We believe that high reliability is important to the end users
of our products due to the critical nature of the data that is
being stored, shorter time periods available for the back-up
operations, and the operation of backup systems during hours
when personnel may not be available to respond to problems. To
address these concerns, we emphasize quality and reliability in
the design, manufacturing and testing of our products which
reduces the potential for product failures and results in
products that require little maintenance.
The technology utilized in automated tape libraries is
continuously evolving due to advances in data recording methods,
component cost reductions, advances in semiconductor and
microprocessor technologies, and a general trend toward
miniaturization in the electronics industry. This changing
technology requires that we continuously develop and market new
products to prevent our product lines from becoming obsolete.
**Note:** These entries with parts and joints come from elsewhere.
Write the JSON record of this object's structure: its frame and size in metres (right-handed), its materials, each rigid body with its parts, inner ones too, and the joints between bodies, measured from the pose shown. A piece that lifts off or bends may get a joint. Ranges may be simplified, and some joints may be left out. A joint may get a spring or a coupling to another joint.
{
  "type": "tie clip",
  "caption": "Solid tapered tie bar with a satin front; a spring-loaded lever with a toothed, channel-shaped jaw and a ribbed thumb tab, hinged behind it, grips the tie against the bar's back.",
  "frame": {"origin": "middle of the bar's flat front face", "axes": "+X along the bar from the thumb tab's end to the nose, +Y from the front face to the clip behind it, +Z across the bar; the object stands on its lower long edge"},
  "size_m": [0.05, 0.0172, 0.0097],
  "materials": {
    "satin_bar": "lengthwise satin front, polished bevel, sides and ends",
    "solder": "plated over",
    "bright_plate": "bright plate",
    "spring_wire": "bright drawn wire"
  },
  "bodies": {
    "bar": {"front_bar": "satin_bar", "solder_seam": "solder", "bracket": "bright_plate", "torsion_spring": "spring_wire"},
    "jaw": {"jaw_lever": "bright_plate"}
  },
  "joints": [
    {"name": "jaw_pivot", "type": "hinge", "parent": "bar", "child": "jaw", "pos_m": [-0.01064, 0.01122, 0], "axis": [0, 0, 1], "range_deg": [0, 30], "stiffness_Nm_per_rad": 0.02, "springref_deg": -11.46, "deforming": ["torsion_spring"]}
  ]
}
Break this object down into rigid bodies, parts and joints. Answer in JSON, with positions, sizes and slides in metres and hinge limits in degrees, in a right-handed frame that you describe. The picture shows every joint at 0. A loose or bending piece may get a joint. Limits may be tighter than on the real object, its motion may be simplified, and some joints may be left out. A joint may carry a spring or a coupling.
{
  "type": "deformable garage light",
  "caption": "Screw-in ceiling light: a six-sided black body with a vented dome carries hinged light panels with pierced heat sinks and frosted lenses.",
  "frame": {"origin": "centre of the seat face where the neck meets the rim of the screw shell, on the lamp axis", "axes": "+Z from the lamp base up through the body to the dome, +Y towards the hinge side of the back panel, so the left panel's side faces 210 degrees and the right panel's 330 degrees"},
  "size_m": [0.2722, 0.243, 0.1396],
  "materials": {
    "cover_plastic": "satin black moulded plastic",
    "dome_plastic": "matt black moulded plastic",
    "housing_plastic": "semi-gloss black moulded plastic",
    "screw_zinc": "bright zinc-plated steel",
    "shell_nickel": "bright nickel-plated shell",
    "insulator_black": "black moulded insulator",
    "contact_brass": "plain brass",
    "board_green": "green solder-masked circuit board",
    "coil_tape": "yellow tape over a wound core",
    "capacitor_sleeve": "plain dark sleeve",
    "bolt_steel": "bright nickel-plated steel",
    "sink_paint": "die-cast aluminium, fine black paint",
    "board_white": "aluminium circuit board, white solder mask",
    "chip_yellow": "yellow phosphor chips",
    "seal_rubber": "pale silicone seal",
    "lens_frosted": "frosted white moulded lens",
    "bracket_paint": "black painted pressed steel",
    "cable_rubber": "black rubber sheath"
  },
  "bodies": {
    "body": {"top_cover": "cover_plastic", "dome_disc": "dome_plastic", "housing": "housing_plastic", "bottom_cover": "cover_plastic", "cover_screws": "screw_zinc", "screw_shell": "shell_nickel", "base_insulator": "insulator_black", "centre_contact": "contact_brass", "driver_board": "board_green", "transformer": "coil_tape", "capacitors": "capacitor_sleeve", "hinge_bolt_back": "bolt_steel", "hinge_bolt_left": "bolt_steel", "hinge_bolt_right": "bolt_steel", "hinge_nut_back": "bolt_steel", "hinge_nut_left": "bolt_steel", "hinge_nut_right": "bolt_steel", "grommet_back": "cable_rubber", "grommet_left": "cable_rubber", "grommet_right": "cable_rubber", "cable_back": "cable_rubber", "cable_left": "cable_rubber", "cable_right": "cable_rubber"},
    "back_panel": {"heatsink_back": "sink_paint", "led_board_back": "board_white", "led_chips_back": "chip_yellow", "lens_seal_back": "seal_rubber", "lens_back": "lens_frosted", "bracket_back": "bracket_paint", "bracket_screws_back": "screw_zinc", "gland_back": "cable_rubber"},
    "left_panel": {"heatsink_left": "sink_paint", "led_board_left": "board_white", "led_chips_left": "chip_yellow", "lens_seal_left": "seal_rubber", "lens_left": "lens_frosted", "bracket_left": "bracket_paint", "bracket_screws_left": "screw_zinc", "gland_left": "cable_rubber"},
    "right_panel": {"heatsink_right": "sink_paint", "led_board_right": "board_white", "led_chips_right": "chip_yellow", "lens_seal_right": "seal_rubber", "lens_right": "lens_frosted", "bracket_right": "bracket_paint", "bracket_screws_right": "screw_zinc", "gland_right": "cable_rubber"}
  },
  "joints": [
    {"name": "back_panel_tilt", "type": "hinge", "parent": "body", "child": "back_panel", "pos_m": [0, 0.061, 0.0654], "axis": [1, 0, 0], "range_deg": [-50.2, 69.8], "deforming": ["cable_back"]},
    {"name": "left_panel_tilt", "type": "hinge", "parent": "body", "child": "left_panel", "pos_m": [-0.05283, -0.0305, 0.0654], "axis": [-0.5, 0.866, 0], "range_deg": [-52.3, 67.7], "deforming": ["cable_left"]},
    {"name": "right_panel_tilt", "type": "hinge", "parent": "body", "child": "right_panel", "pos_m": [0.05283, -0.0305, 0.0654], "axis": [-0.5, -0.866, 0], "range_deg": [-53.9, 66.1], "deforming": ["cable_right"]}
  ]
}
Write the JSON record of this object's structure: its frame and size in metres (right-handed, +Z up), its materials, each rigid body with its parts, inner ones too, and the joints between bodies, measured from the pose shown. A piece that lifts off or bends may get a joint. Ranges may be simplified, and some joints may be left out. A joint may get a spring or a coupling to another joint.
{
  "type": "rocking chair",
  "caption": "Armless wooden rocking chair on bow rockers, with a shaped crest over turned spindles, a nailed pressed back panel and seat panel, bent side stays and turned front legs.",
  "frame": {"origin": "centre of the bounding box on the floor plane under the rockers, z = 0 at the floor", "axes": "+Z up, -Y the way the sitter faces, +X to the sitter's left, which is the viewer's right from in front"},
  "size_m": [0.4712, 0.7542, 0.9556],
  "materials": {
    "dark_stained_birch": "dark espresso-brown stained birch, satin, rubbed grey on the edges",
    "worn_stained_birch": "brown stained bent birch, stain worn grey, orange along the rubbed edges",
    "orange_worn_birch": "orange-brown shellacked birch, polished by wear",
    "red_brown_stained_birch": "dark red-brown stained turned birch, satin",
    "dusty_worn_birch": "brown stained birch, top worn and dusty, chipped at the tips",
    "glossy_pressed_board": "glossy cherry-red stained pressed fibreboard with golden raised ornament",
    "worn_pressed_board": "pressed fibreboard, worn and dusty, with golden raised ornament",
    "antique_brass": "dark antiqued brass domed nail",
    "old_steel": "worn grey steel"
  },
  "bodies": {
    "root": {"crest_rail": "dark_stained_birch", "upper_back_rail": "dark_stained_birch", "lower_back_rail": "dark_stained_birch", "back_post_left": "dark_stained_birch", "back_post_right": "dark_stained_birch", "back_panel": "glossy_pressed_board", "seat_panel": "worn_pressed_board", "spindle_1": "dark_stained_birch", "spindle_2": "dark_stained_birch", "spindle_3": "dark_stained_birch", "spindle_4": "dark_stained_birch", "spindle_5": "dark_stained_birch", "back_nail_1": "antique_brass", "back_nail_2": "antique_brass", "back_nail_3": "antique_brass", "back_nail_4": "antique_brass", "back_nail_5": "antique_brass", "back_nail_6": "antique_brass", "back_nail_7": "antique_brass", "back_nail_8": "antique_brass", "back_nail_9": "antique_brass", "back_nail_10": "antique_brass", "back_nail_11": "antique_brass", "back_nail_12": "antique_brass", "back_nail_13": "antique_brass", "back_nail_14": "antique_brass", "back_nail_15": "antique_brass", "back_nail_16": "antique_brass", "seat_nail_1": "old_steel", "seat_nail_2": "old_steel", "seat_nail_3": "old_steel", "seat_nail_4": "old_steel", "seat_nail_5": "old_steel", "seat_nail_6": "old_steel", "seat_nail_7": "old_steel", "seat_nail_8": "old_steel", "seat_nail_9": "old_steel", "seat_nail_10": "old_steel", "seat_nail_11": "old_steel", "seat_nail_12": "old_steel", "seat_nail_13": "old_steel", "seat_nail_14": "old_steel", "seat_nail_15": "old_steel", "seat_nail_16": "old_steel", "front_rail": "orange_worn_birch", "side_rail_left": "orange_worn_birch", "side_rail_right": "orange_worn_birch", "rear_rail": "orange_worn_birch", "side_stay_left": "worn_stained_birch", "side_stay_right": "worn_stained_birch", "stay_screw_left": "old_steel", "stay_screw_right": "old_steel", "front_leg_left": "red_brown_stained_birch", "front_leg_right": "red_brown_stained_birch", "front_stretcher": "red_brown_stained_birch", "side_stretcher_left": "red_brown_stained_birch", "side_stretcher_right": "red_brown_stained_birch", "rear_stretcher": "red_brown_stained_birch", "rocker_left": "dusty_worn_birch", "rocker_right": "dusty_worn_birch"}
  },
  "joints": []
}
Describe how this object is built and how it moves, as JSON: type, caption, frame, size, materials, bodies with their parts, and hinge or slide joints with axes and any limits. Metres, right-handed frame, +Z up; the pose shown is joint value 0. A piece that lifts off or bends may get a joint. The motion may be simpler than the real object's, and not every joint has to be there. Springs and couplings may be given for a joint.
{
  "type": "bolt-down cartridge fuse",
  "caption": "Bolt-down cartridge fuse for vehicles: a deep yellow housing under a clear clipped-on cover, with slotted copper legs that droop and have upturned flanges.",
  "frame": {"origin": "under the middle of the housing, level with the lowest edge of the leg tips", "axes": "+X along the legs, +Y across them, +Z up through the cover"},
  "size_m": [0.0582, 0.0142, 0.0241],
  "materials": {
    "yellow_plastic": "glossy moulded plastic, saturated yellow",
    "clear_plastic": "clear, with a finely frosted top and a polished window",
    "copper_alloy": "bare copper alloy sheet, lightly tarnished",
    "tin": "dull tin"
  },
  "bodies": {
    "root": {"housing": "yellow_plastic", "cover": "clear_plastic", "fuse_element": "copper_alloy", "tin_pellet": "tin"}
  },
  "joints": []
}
Our tape libraries are compatible with over forty-five(45)
third-party storage management software packages, including
those supplied by Computer Associates, EMC/ Legato, Tivoli,
Symantec/ Veritas, CommVault and BakBone Software. Storage
management software enables network administrators to allocate
the use of storage technologies among user groups or tasks, to
manage data from a central location, and to retrieve, transfer
and backup data between multiple workstations. We believe that
storage management software is a crucial component of any
automated storage installation, and lack of compatibility is a
significant barrier to entry for new tape library competitors.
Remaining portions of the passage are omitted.